I started with a 60cm long circular needle and then used a 100cm circular needle. Starting with a shorter length is less cumbersome. I don't like wrangling the long cable when there isn't a lot of stitches. You can start this shawl on a straight needle but you'll eventually run out of space.
Once the garter stitch body is completed you then work the wavy lace edge.
The edging is CHARTED. I found them a little over complicated given it's a fairly simple lace pattern. But you can write you're own notations on them as they are BIG charts.
You are also working with two charts. One for the arrows at the centre spine and one for the wavy lace.
This sounds complicated but it's not. It just takes a wee bit of planning.
What follows is some advice that is specific to the Souvenir pattern, whilst also respecting the designer's copyright. You might find it confusing. If you have the pattern in front of you it will make more sense. Trust me! 😊
First! Count you have the correct number of stitches at least two rows before starting the lace edge. It's easy to miss an increase at the edges and if you're only short one or two stitches you can add them in more easily now.
I did not check and found I was two stitches short on the lace edge. So I fudged the first row of lace by not doing 2 decreases. I was definitely not ripping it back to find the missing increase.😆
There is a set up row where you can place stitch markers. These stitch markers will set up the Chart B pattern repeats and Chart A (which is just the same markers you placed earlier to mark the centre stitch).

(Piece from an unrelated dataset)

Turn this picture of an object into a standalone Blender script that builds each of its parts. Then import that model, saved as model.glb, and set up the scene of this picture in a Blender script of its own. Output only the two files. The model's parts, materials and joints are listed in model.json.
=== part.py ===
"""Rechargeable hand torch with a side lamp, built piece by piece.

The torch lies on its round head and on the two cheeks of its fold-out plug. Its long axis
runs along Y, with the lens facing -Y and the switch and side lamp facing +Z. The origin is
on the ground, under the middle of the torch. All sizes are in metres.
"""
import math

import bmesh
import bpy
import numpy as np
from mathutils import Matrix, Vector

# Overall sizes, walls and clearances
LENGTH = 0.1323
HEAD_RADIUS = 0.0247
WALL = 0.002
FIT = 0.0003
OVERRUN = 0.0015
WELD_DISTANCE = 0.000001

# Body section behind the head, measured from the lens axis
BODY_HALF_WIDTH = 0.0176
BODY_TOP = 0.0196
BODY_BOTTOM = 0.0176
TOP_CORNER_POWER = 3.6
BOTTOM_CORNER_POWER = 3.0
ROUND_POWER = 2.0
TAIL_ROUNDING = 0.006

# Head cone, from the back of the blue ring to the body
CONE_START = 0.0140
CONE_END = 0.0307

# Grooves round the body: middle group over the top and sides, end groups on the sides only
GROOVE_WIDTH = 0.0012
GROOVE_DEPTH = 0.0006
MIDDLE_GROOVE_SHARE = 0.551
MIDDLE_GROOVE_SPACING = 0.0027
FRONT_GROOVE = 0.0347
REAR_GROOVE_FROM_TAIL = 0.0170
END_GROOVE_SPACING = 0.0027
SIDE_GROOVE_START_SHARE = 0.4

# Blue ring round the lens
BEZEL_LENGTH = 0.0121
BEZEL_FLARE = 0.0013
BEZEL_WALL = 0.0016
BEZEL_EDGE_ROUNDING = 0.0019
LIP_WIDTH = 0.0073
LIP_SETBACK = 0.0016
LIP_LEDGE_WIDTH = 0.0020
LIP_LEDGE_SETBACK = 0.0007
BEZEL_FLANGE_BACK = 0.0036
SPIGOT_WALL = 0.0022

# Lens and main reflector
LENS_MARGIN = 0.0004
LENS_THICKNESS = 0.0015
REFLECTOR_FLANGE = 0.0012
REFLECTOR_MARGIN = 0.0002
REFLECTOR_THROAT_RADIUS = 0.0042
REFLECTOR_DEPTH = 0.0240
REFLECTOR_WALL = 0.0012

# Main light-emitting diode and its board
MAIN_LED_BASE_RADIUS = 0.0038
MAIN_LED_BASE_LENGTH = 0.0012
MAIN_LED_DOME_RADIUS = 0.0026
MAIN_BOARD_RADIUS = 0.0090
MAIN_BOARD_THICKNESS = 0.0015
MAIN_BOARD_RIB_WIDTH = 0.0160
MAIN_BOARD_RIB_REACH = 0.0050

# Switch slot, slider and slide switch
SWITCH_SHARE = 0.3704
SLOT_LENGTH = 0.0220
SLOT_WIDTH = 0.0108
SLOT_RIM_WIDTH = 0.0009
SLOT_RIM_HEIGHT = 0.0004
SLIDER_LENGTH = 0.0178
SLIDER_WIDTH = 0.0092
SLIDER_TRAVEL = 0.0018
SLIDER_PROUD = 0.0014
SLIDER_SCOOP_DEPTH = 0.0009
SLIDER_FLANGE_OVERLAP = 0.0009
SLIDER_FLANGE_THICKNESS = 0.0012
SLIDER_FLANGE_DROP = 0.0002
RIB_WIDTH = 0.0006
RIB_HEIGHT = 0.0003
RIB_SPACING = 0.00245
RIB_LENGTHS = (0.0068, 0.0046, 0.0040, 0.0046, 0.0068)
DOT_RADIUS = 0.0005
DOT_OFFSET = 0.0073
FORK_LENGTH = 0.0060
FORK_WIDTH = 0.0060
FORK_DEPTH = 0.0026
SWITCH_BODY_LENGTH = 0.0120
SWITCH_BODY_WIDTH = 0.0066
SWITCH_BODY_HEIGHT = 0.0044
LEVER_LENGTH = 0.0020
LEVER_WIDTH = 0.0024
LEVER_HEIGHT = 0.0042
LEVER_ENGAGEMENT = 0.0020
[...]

Chart B is worked over 17 stitches. So place a stitch marker, on your needle, every 17 stitches. You want these stitch markers to be different from the centre stitch markers you placed earlier so you can easily see when you need to work a different chart. Another tip is to check you still have 17 stitches after you've worked a 'lace row' repeat. Just in case you forget a yarn over.
The benefit of placing stitch markers after every Chart B repeat is that you know within those 17 stitches if you've gone wrong. Not when you get to the end of the row and realise you've got too many or too few stitches.
You'll work the charts by reading right to left on the right side rows and left to right on the wrong side rows. Which to be honest doesn't really matter in this pattern as the lace is straightforward but it's a good habit to have.
Now. Three things to note:
- The set up row is row one of Chart B and Chart A. After you work the set up row you do row 2 etc. The instructions make it look like you do row 1 again. But you do not!
- Chart A and B are worked over a different number of rows. I found it very helpful to write out the row numbers for the edging, 1 to 20, down a piece of paper. And then write beside each number which row of Chart B I was doing and which row of Chart A I was doing. Then I could just tick it off. Label the columns of numbers and/or use different coloured pens!
- On the bottom edge I kept the lace pattern around the centre spine the same as I did on the body. Chart A seems to suggest you do something different (as do the designer's photos on the Ravelry pattern page) but I didn't work it out so I kept it the same.
Reading all that without the pattern in front of you will probably put you off making your own Souvenir Shawl so I'll counter it with three straightforward things:
- The bulk of this shawl is just garter stitch.
- Chart A around the centre stitch is the same for the edging and the main body. So by the time you get to the edging you've already done 9 repeats of it. It isn't anything new.
- There's only one row of Chart B where you're working a lacey row. That is, making 'paired' yarn overs and decreases. So that's only one row where you have to make sure you increase (by making a yarn over for a hole) and decrease (to keep the stitch count the same) correctly. And honestly, you'll be repeating this combination of stitches a lot and it will become easier and more intuitive. Also your stitch markers will help enormously. And remember, if you forget a yarn over on the right side row and find you have less than 17 stitches on the next wrong side row, you can just pick up a loop between the stitches on your needle and work it as if you did the yarn over correctly in the first place.
Like most lace projects, the shawl does benefit from having a wash and a little bit of a stretch.

Straight off the needles
I followed my usual procedure and soaked my Souvenir in some
Eucalan. I then drained and squished out the excess water in a towel.
I pieced together my 'blocking' mats (kids play mats, you can find similar in B&Q and supermarkets) into a long strip.
I then used blocking pins to pin the top edge straight and pin out each individual point made be the wavy lace edge.
(Please excuse the dark photo. It's February in Scotland.)
I then left it to dry COMPLETELY.
My finished measurement is 140cm along the top edge and 35cm deep.